Frequently Asked Questions

How do I convert Word to PDF with embedded fonts?

In Word, use File then Export or Save As to PDF, open Options, and choose the standard or PDF/A setting, which forces font embedding. Then open the PDF’s font properties to confirm each font shows as embedded.

How do I check if fonts are embedded in a PDF?

Open the PDF’s document properties and view the font list. Embedded fonts are labeled “Embedded” or “Embedded Subset.” Any font without that label was only referenced and will substitute on devices that lack it.

What’s the difference between full embedding and subsetting?

Full embedding includes the entire typeface, keeping the file fully editable but larger. Subsetting includes only the glyphs the document uses, making the file smaller but potentially causing missing characters if you later edit and type new ones.

Why do my fonts change when I open the PDF on another computer?

The fonts weren’t embedded, so the other device substituted available fonts, shifting spacing and appearance. Re-export from the source with font embedding enabled to fix it.

Why won’t a particular font embed?

Some fonts carry licensing flags that restrict or forbid embedding, so a compliant converter substitutes them instead. For such fonts headed to print, converting the text to outlines is the usual workaround.

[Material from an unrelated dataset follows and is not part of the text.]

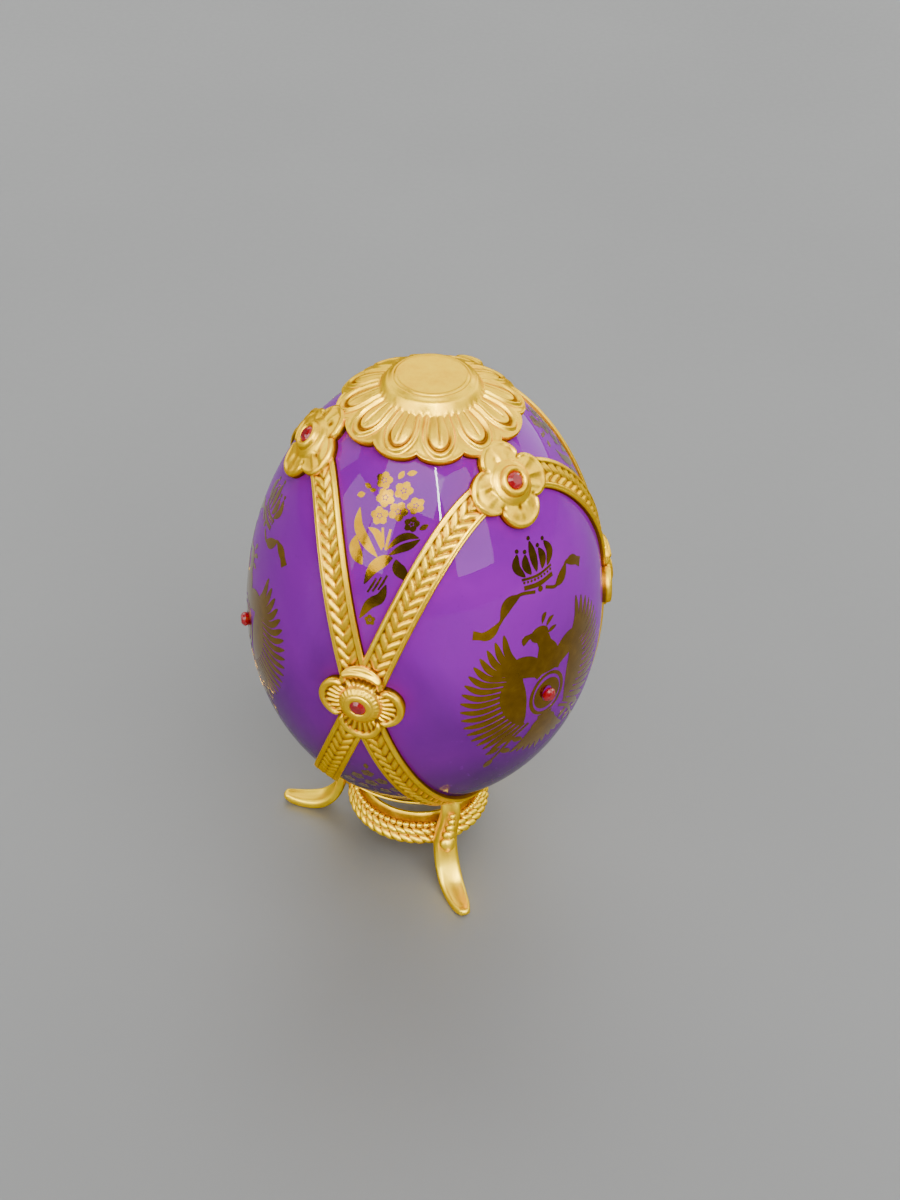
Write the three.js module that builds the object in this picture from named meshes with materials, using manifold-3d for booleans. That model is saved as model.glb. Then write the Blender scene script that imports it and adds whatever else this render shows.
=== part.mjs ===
// A hollow porcelain egg in a gilded lattice, standing loose on a gilded three-legged stand.
// Millimetres, +Z up. The origin is on the ground, on the axis that the egg and the stand share.
import * as THREE from 'three';
import { mergeVertices } from 'three/addons/utils/BufferGeometryUtils.js';
import Module from 'manifold-3d';

const wasm = await Module();
wasm.setup();

// ---------------------------------------------------------------- driving dimensions

const GAP = 0.3; // left between pieces that touch on the real object

const egg = {
  radius: 25, // at the widest plane, the waist
  top: 36.9, // waist to the top of the porcelain
  bottom: 30.2, // waist to where the lower half would close
  waist: 43.8, // height of the waist over the ground
  baseRadius: 12.4, // the flat that the lower half is cut off at
  wall: 2.5,
  ventRadius: 1.6,
};

const lattice = {
  sectors: 3,
  frontAzimuth: -106.9, // degrees, of the first lower rosette
  lowerHeight: 3.3, // lower rosettes over the waist
  upperHeight: 29.65, // upper rosettes over the waist
  medallionHeight: 0.8, // medallion stones over the waist
  bandWidth: 4,
  bandLift: 0.9, // outer face of a band over the glaze
  upperSteepness: 2.25, // how steeply the upper bands leave a lower rosette
  lowerSteepness: 2.3,
};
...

Can I embed fonts in a PDF that already exists?

Only partially, and not reliably if the glyph data isn’t in the file. The dependable approach is to re-create the PDF from the original Word document with embedding enabled. If the source is lost and the font is restricted, outlining the text preserves the look.

Do embedded fonts make the PDF bigger?

Yes, somewhat. Full embedding adds the most size, subsetting adds far less by including only used glyphs. The increase is usually worth it for any document where appearance matters.

Are fonts embedded automatically when saving as PDF?

Not always. Some quick “print to PDF” routes skip embedding or subset aggressively. Use the export options that specify standard or PDF/A output, then verify in the font properties rather than assuming.